Mercy.  Love.  Grace.  This is God’s heart for us.  And this is our salvation!

Pursuing Joy

One of my resolutions for the year is to grow in the Christian virtue of joy.  To that end, I recently read John Piper’s book When I Don’t Desire God: How To Fight For Joy.  It doesn’t take too long before you come to this statement:

Pursuing joy in God was a non-negotiable way of honoring God.

Seeking and finding joy in God honors him, it acknowledges God as the glorious being that he is.  The alternative is sobering: failing to seek and find joy in God dishonors God – it treats him as unglorious, ho-hum, run-of-the-mill.  Pursuing joy in other things before God dishonors him because it treats those things as more glorious than God.  As Piper writes later:

Preferring anything above Christ is the very essence of sin.

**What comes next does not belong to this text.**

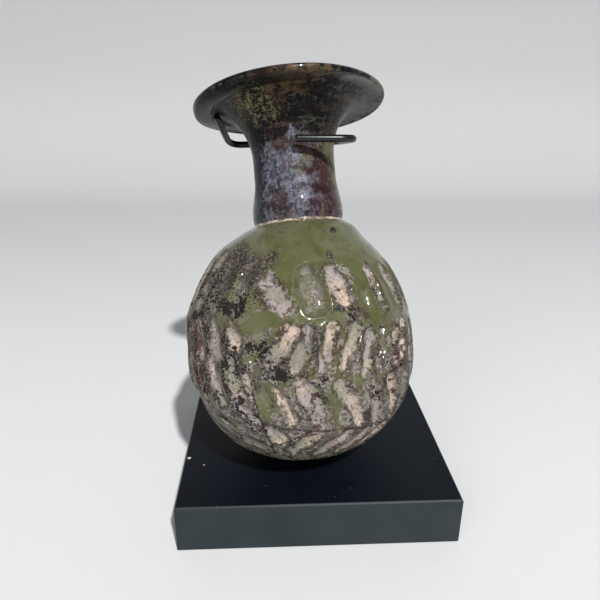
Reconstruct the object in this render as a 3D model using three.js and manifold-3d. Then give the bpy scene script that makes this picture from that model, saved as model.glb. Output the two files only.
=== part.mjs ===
// Mould-blown globular glass bottle, leaning back in its wire cradle on a square block.
// Millimetres, +Z up, the front at -Y. The origin is the centre of the block's underside.
import * as THREE from 'three';
import { mergeVertices } from 'three/addons/utils/BufferGeometryUtils.js';
import Module from 'manifold-3d';

const wasm = await Module();
wasm.setup();

// Square block that the cradle's post is set in, near its back edge
const blockWidth = 76;
const blockHeight = 14.25;
const blockBevel = 0.4;
const socketDepth = 8;
const socketClearance = 0.3;
const postInset = 8.5;

// Round wire of the cradle, and the heavier post that it is brazed to
const wireRadius = 1;
const postRadius = 1.2;
const brazeOverlap = 0.4;
const forkBendRadius = 4.5;
const hookClearance = 2.2;
const sideClearance = 2.8;
const postRise = 0.5;
const wireSides = 8;
const postSides = 16;

// Gap between the glass and what it rests on
const restGap = 0.3;

// How the bottle leans in the cradle, and how far left of the middle the globe stands
const leanBack = THREE.MathUtils.degToRad(21.1);
const leanLeft = THREE.MathUtils.degToRad(4.4);
const globeX = -4;

// Globe, measured along the bottle's own axis up and down from its widest ring
const globeRadius = 31.9;
const globeRise = 37.5;
const globeDepth = 31;
const upperFullness = 2.1;
const lowerFullness = 2.2;
const baseRadius = 11.4;
const baseRound = 0.9;
const basePush = 0.9;
const basePushRadius = 8.5;
const globeWall = 2.4;

// Neck, which sits a little to the right of the globe's axis
const neckShift = 2.3;
const neckFootRadius = 12.5;
const neckBulgeRadius = 13;
const neckBulgeRise = 2.2;
const neckLength = 18.1;
const waistRadius = 11.8;
const neckWall = 2.2;

// Flared mouth: a quarter ellipse from the waist to where the brim lies level, then a brim that
// droops a little to its round lip, folded out and down into a collar on the left front
const flareHeight = 16.2;
const mouthRadius = 27.4;
const brimWidth = 3.1;
const brimDroop = 0.7;
const lipWall = 1.6;
const lipRound = 0.7;
const collarDrop = 2;
const collarWidth = 5.2;
const collarCrest = 0.45;
const collarMiddle = -48;

// Herringbone of slanted oval hollows, from the shoulder down to the base. Each row has its upper
// edge, as a share of the globe's rise or depth, the hollows in its full ring, its turn to the right
// in degrees from its upper to its lower edge, its depth, and the place of one hollow's middle in
// degrees to the right of the front.
const hollowRows = [
  { top: 0.56, count: 26, turn: 8.9, depth: 1.2, middle: 4 },
  { top: 0.233, count: 36, turn: -9.8, depth: 1.3, middle: 0.5 },
  { top: -0.17, count: 29, turn: 11.9, depth: 1.35, middle: 2.5 },
  { top: -0.597, count: 19, turn: -20.8, depth: 1.2, middle: -1 },
];
const hollowsEnd = -0.855;

// The left half of the mould: its rows are higher, and slant the other way
const leftHalfLift = 5;
const leftHalfSlant = -0.8;
const seamAngle = -24;
const seamBlend = 30;
const seamRidge = 0.3;
const seamRidgeWidth = 3;

// Facets round the globe and round everything plainer, and steps along the fork
const globeSides = 144;
const plainSides = 36;
const forkSteps = 44;

// Radius of the globe's smooth outline, or of a skin that lies inside it
function globeOutline(height, inset = 0) {
  const reach = (height > 0 ? globeRise : globeDepth) - inset;
  const fullness = height > 0 ? upperFullness : lowerFullness;
  const rest = Math.max(0, 1 - (Math.abs(height) / reach) ** fullness);
  return (globeRadius - inset) * rest ** (1 / fullness);
}

// How far from the widest ring the outline has drawn in to a radius, above it or below
function outlineReach(radius, reach, fullness, inset = 0) {
  const share = (radius / (globeRadius - inset)) ** fullness;
  return (reach - inset) * (1 - share) ** (1 / fullness);
}

const baseDrop = outlineReach(baseRadius, globeDepth, lowerFullness);
const neckFoot = outlineReach(neckFootRadius, globeRise, upperFullness);
const waistHeight = neckFoot + neckLength;
const boreRadius = waistRadius - neckWall;
const throat = outlineReach(boreRadius, globeRise, upperFullness, globeWall);
const brimRadius = mouthRadius - brimWidth;

// Share of the left half of the mould at an angle: 0 on the right, 1 on the left, blended at both seams
function leftShare(angle) {
  const fromSeam = THREE.MathUtils.euclideanModulo(angle - seamAngle, 360);
  const intoLeft = Math.min(fromSeam - 180, 360 - fromSeam);
  return THREE.MathUtils.clamp(intoLeft / seamBlend + 0.5, 0, 1);
}

// Distance in degrees to the nearer mould seam
function seamDistance(angle) {
  const fromSeam = THREE.MathUtils.euclideanModulo(angle - seamAngle, 180);
  return Math.min(fromSeam, 180 - fromSeam);
}

function heightAt(share) {
  return share * (share > 0 ? globeRise : globeDepth);
}

// Rows of hollows with their edges as heights
const rows = hollowRows.map((row, index) => {
  const below = hollowRows[index + 1]?.top ?? hollowsEnd;
  return { ...row, top: heightAt(row.top), bottom: heightAt(below) };
});

// Turn, in degrees, that the slanted rows have added by the time they come down to a height
function herringboneTurn(height) {
  return rows.reduce((turn, row) => {
    return turn + row.turn * THREE.MathUtils.clamp((row.top - height) / (row.top - row.bottom), 0, 1);
  }, 0);
}

// Depth of the hollows under the globe's outline, at a column's angle and a height
function hollowDepth(column, height) {
  const row = rows.find(({ top, bottom }) => height <= top && height >= bottom);
  if (!row) return 0;
  const middleHeight = (row.top + row.bottom) / 2;
  const along = (height - middleHeight) / (row.top - middleHeight);
  const start = row.middle - herringboneTurn(middleHeight);
  const across = Math.cos(Math.PI * (column - start) * row.count / 360);
  return row.depth * (1 - along ** 4) * across ** 2;
}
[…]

Preferring something before Christ is to give it a status above God; indeed to make it our god.  It then is a violation of the First Commandment – “You shall have no other gods before me.”  Which is to say that it is idolatry.  So joy is a serious affair – the failure to rejoice in the Lord dishonors him, is the essence of sin, and is nothing short of idolatry.  So here is the question: how do you pursue joy?  Piper seeks to answer that question in his book, but I’d love to get some other perspectives.

God’s faithfulness

Our church has been reading through the Old Testament this year, and we have come to Joshua this week.  Joshua is an incredible testimony of God’s faithfulness.  God had promised to give the land of Canaan to Abraham’s descendents over 400 years earlier.  In Joshua, God keeps his promise.  With great power, God brings Israel into the land.  While God’s saving work on the cross is his greatest demonstration of his love for us, his faithfulness is a priceless testimony of his love too.  Many of the Psalms tie his love and faithfulness together.  For example, the shortest Psalm – Psalm 117 – praises God because “great is his steadfast love toward us, and the faithfulness of the Lord endures forever.”  How has God been faithful to you?  How does his faithfulness spur you on to love God more?